There is a limit to how much any one community can handle … period. No amount of compassion or care can change that fact. Indeed, the more we allow, the more inhumane it is for folks to live in our parks, river banks, canyons and doorsteps who not only require safety but also hygiene facilities. During one clean-up of the river-front property, a human latrine was found to be 75 feet long and only a few feet from the river. This was not only inhumane, but a serious health problem and huge pollution disaster for the Sacramento River.

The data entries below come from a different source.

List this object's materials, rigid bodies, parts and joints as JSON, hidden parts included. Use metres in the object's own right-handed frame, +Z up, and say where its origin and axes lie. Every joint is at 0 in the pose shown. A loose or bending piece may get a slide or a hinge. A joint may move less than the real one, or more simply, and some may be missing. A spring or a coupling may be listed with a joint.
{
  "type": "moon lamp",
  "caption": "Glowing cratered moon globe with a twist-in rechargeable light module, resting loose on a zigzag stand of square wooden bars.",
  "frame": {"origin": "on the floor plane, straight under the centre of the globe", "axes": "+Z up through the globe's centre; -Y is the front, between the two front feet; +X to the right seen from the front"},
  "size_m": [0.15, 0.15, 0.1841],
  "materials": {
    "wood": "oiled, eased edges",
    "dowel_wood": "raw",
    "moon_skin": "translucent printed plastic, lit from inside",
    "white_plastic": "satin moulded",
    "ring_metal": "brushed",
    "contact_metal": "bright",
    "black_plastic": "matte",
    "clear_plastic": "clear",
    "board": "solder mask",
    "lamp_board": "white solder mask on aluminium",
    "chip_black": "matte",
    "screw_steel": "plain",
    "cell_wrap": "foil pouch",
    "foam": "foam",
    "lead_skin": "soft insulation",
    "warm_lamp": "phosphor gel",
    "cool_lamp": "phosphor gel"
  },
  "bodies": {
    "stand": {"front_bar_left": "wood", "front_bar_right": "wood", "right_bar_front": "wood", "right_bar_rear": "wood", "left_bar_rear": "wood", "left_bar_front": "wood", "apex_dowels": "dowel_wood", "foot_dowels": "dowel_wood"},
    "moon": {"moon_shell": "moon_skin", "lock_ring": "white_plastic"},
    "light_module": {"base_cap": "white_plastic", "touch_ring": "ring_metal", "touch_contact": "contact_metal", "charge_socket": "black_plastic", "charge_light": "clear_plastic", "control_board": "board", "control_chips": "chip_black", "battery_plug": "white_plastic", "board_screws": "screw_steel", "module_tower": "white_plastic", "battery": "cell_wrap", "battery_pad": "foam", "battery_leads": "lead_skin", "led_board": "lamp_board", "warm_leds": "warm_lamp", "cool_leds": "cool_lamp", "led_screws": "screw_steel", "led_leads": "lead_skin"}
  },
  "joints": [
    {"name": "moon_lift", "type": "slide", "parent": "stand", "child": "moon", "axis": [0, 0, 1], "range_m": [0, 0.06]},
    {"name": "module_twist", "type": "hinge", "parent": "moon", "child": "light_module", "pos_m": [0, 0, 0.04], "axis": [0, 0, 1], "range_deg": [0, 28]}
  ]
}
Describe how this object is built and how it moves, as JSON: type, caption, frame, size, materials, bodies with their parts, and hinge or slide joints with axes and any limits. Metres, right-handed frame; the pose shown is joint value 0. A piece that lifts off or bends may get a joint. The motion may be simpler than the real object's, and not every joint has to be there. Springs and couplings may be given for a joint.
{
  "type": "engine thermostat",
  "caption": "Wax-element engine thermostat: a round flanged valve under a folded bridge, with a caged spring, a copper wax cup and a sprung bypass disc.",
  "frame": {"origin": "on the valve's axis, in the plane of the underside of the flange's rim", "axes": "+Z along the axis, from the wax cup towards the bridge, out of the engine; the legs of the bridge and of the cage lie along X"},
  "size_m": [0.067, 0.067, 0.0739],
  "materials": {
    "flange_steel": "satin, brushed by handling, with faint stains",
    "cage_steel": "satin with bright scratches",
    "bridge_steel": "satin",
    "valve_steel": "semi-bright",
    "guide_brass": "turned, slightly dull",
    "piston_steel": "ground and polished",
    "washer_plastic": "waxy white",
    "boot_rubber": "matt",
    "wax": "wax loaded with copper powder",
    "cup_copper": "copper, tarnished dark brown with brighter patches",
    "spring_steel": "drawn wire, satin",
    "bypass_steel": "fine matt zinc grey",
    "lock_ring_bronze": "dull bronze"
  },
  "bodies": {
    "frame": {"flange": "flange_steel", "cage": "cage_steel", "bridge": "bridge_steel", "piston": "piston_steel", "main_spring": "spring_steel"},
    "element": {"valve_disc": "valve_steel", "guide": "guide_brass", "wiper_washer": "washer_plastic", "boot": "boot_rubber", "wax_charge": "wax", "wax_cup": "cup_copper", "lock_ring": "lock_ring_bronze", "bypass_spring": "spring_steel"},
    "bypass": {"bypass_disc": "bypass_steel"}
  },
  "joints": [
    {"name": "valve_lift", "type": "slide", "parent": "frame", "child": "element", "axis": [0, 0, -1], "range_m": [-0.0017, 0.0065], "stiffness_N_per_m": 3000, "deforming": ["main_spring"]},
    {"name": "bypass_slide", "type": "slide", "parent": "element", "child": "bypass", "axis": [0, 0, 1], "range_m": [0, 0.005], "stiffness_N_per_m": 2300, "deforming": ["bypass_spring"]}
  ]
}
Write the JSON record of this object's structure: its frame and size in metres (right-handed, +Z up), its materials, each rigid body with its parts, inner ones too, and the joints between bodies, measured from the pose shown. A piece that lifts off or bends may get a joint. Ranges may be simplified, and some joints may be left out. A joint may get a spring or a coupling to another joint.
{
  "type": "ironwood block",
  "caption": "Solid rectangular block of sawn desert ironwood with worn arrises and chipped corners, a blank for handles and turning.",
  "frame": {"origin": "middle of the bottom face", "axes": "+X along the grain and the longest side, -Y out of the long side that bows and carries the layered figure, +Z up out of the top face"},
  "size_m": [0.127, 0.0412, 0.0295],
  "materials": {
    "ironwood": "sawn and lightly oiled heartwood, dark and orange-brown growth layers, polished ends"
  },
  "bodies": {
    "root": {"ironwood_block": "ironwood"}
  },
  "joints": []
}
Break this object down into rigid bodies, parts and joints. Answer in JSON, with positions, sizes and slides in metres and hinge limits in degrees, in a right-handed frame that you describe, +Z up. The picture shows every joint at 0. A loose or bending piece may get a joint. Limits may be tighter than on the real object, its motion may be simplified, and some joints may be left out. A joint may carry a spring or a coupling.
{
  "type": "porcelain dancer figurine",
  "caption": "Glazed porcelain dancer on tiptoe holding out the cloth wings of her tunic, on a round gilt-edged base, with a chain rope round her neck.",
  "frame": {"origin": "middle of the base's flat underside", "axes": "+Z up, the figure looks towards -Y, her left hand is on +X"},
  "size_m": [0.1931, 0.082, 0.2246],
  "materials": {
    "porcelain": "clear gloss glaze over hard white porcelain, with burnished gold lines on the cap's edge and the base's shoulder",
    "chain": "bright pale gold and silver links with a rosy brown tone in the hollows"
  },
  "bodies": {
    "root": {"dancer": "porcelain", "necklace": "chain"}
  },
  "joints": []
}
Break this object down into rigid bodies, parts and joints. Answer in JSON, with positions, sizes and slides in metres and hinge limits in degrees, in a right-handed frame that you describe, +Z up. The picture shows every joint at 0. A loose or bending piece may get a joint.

The bottom line is Redding must determine what its limits are, what services it can provide and how many homeless it can serve. The city must determine how to firmly move the excess capacity along. Frankly, this has been a problem for an extremely extended time and the solutions will most likely come from outside the realm of the politicians and bureaucrats who have had authority and opportunity to correct this for many years prior.
Who will step up to address this crisis? If the community does not come together, unified in resolve and focused on direction to work out this problem, it will be a disgrace to Redding and its citizens and certainly impact its ability to serve even a modest number of this needy group of folks.
Conclusion: An assessment needs to be made of  the current available community services,  what (if any) can be added  identifying the various needs of the homeless,  how many can be served, and [5 ] what to do to help the remaining folks move on.
How this comes to pass may necessitate a residency requirement, psychiatric care, participation in humane programs and a call for civil (self-manageable, respectful) behavior to be part of the mix. In addition, an ordinance should be established defining what and where caring citizens can serve. This should eliminate any feeding or passing out clothing and sleeping materials in parks, neighborhoods and public places.
Citizens of Redding: A major change must transpire in order to limit this dilemma to a controllable level. Just as it has become worse over time, it will continue and possibly overwhelm the community.